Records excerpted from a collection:
============

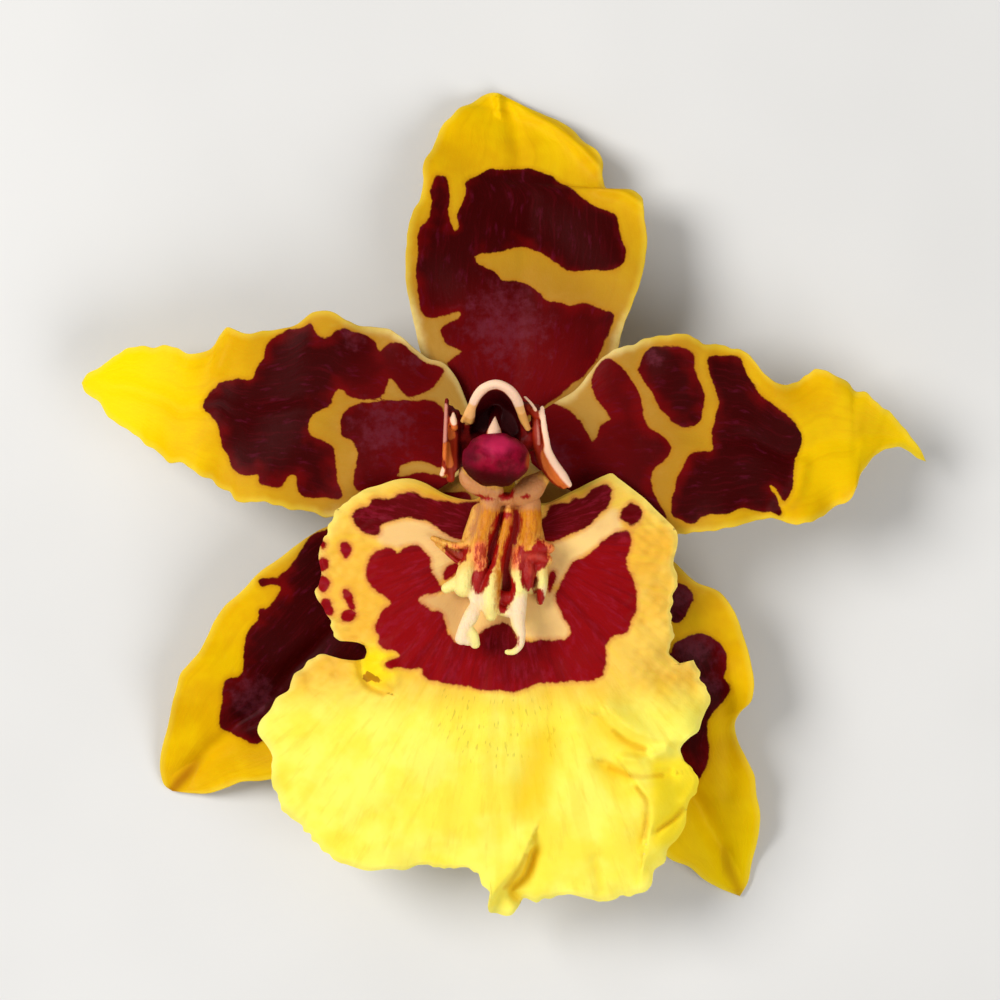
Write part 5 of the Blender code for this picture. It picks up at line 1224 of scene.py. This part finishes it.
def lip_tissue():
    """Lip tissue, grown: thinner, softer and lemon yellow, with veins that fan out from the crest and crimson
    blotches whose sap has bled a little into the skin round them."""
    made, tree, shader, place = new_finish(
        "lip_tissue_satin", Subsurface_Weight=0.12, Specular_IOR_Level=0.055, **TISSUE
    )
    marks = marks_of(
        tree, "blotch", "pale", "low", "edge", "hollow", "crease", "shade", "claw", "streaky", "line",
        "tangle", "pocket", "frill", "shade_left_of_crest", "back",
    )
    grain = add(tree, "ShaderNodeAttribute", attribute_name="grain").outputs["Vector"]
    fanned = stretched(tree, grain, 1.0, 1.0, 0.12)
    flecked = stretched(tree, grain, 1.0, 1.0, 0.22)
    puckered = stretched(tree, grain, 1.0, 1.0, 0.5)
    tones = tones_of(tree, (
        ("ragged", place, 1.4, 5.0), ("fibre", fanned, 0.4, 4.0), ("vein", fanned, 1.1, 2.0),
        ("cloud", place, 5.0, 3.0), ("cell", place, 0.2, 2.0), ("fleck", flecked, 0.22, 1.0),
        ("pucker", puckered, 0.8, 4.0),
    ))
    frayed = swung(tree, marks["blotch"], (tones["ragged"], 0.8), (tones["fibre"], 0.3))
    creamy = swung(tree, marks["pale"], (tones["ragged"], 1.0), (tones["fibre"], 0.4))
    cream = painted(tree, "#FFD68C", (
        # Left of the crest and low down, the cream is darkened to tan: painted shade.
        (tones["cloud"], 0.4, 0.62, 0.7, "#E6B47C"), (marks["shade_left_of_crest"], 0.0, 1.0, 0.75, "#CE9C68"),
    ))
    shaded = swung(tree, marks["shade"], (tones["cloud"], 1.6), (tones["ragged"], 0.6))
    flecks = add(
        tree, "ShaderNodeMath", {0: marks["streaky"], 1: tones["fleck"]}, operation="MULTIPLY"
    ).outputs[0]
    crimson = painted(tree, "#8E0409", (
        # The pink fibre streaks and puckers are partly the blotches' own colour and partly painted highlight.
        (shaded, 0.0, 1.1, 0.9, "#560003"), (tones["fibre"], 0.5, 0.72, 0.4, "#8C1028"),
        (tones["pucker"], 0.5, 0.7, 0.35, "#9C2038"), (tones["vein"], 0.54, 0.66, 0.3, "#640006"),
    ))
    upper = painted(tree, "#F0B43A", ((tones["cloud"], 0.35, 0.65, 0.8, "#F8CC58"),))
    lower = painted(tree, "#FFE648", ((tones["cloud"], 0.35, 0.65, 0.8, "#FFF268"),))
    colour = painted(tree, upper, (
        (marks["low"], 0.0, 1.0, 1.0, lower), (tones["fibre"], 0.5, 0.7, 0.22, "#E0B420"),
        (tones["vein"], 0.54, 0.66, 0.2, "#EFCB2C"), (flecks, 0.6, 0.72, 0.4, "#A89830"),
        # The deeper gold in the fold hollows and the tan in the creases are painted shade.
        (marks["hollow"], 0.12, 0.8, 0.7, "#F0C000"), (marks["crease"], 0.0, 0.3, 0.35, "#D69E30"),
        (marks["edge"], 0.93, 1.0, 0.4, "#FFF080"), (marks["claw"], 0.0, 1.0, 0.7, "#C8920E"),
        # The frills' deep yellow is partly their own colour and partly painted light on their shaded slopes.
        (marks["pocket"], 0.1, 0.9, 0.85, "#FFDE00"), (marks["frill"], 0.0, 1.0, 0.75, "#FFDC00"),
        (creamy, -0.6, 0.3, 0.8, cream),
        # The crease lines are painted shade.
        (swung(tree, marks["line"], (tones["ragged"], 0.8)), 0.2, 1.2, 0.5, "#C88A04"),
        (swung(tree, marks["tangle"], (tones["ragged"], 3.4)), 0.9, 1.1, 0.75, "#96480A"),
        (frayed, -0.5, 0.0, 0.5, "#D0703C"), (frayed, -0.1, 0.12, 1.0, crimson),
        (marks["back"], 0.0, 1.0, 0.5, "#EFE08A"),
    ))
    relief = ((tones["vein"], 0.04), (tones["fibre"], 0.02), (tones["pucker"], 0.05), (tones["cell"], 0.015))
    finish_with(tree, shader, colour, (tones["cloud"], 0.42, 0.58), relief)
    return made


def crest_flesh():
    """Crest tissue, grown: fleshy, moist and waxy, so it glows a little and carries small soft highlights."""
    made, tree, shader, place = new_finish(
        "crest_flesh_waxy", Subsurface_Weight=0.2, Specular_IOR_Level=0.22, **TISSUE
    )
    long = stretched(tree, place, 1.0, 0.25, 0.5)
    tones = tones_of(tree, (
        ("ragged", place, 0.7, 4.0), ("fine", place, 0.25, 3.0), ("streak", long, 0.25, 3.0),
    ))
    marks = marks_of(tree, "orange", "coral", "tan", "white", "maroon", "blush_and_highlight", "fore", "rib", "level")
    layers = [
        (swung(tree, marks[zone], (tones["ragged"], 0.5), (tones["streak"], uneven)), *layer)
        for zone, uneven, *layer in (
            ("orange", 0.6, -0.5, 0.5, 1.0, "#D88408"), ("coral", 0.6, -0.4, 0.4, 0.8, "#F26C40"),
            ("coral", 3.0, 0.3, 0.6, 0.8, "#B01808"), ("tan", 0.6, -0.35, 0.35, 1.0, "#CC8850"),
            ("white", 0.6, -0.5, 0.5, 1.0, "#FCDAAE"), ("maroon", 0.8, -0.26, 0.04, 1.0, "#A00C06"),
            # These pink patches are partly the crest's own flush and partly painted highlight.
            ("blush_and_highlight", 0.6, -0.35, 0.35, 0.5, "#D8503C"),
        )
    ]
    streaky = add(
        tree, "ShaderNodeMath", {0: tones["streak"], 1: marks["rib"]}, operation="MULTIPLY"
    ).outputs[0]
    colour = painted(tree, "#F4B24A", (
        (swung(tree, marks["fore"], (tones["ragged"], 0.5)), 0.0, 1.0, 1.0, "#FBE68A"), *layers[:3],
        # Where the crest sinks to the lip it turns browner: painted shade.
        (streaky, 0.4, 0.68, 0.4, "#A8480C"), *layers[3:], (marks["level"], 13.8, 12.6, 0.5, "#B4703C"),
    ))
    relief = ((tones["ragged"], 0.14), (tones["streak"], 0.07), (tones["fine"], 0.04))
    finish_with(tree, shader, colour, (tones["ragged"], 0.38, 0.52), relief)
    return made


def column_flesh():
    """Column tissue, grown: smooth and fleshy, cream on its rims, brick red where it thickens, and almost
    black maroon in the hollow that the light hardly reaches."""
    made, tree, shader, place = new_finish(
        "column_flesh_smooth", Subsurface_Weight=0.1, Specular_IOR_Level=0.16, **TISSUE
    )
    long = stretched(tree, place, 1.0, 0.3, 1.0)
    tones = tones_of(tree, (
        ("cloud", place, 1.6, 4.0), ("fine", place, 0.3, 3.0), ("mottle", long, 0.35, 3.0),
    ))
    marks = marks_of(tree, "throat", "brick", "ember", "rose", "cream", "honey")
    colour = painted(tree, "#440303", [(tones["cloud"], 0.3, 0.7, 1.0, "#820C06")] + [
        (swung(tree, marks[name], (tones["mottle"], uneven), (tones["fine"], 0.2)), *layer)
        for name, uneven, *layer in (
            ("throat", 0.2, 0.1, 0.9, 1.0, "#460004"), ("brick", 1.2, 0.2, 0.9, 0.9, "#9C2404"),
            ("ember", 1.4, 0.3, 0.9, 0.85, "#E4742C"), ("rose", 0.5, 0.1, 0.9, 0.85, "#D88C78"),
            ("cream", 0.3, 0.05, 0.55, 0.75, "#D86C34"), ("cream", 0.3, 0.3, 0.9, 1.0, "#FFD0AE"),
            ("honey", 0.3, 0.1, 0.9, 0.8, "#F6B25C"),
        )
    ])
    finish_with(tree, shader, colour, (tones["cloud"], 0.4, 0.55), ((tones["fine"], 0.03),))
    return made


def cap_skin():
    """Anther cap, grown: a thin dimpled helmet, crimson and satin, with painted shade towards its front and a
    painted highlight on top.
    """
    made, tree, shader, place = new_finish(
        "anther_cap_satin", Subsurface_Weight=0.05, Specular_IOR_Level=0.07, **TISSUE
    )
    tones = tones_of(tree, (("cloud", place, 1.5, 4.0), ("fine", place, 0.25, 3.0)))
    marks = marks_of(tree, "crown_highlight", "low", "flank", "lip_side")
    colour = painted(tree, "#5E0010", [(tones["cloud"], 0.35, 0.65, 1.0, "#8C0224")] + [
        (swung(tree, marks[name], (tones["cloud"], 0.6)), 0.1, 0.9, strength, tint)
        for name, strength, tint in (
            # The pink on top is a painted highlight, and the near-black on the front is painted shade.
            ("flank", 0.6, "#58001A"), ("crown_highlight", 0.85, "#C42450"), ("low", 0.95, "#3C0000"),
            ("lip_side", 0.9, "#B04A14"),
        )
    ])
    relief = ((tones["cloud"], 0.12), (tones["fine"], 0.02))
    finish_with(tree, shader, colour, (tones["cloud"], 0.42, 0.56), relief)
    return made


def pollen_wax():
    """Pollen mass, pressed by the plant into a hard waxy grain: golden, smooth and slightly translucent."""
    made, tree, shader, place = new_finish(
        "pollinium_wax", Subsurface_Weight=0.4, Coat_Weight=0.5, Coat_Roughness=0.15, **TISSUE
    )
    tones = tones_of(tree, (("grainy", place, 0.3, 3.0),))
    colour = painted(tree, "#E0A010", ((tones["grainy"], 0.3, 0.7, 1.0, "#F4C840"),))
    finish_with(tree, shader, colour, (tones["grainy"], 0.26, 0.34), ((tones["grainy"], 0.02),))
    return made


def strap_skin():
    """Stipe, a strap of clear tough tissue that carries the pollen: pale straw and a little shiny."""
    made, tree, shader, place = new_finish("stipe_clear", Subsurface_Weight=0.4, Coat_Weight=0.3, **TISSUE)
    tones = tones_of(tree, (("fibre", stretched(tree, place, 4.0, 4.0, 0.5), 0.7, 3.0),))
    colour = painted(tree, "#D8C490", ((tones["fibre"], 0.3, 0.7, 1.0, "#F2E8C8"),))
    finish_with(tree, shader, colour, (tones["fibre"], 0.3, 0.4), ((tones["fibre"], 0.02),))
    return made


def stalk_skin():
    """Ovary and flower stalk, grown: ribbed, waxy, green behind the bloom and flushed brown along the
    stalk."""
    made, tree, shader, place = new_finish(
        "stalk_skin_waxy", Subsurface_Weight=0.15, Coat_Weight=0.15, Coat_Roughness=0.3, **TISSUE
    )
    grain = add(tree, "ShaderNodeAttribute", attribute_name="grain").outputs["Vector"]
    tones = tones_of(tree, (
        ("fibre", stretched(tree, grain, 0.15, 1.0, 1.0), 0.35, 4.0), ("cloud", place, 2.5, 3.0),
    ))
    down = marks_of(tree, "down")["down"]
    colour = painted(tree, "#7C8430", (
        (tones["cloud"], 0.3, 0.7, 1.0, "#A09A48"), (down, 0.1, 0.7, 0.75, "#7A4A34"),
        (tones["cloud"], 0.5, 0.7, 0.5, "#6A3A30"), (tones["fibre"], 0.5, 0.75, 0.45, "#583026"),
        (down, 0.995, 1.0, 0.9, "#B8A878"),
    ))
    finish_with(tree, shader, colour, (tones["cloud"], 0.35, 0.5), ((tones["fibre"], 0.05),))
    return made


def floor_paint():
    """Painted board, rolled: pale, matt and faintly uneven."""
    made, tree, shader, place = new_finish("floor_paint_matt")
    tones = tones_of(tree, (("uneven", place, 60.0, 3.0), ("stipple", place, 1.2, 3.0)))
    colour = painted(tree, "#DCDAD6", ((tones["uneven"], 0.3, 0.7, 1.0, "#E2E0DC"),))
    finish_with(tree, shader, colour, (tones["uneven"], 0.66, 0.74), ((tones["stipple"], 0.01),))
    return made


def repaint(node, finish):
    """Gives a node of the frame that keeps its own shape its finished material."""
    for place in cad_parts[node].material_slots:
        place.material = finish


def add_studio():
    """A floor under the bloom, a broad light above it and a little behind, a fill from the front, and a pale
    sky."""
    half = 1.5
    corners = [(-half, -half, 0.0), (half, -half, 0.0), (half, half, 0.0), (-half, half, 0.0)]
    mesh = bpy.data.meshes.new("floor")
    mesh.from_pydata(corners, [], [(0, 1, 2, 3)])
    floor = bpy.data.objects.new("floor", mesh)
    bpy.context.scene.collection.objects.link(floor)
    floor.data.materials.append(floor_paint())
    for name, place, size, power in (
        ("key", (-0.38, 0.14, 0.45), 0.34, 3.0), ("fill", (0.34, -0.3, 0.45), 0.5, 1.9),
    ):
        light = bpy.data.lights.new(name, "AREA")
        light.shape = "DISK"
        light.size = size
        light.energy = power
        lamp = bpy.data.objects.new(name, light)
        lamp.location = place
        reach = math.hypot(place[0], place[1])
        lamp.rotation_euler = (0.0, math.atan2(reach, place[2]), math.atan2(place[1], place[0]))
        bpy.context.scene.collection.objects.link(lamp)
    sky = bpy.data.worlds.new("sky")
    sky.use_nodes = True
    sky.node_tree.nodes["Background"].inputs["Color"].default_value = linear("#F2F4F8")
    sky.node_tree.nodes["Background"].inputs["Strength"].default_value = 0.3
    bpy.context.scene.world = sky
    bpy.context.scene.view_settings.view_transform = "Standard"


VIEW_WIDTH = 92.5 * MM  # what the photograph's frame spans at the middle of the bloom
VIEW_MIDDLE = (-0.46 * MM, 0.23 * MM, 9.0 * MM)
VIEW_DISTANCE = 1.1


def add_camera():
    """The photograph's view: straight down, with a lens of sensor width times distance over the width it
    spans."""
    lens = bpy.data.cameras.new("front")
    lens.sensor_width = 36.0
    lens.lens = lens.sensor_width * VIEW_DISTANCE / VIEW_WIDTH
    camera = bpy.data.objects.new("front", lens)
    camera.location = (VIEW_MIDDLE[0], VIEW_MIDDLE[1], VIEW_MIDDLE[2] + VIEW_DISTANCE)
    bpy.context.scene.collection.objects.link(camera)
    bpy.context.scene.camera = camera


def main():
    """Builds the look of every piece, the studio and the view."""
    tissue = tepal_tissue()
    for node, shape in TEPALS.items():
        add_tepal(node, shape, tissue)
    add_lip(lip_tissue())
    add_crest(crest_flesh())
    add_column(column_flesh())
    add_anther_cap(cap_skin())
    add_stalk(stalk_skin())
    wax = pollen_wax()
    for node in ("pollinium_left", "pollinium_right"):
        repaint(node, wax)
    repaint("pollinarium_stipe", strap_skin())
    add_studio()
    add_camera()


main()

============

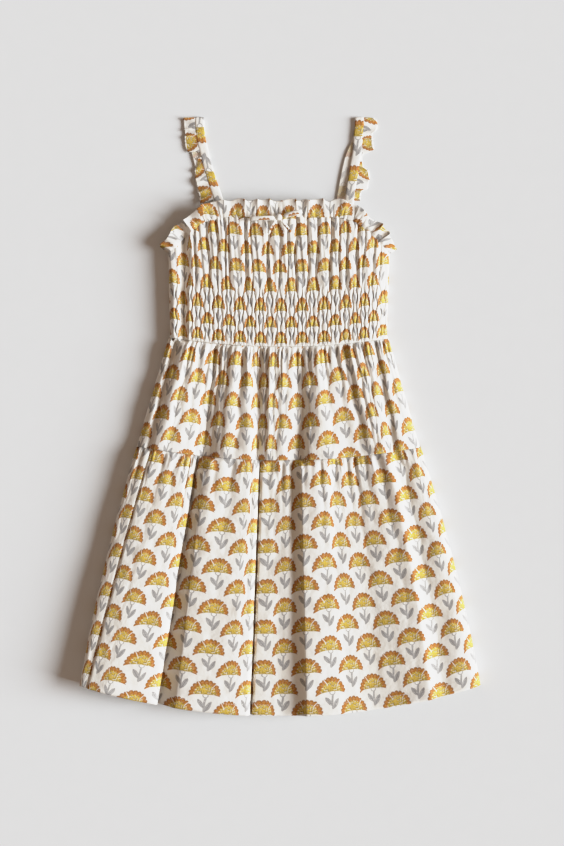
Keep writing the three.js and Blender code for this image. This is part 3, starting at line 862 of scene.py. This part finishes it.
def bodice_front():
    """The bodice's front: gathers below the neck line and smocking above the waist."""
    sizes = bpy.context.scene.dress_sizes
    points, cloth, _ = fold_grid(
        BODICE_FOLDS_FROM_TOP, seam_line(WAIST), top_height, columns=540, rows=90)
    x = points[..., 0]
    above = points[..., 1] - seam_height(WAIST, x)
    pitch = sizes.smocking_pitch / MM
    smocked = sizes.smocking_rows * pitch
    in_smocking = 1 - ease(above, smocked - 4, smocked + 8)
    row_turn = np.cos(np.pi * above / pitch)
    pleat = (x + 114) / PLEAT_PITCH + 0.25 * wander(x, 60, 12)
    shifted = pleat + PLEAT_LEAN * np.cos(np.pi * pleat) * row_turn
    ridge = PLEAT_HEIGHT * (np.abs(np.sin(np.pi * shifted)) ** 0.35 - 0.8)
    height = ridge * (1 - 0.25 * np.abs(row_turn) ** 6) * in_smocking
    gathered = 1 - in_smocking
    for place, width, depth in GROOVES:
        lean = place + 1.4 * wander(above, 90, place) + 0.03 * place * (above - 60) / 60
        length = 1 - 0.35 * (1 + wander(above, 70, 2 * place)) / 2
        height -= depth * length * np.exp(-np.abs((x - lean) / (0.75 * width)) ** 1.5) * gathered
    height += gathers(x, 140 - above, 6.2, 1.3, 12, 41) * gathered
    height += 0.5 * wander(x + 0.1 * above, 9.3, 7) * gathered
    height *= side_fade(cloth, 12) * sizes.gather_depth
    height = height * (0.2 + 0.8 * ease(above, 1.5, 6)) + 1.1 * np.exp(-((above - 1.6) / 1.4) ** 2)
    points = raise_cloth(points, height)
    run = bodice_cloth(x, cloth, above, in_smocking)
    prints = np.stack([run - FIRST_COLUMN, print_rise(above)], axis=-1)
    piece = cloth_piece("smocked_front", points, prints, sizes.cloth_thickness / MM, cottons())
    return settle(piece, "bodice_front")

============

EXERCISE DIRECTIONS: In the entries above, locate every line with the word "finishes" and copy it.

FINAL RESULT:
Write part 5 of the Blender code for this picture. It picks up at line 1224 of scene.py. This part finishes it.
Keep writing the three.js and Blender code for this image. This is part 3, starting at line 862 of scene.py. This part finishes it.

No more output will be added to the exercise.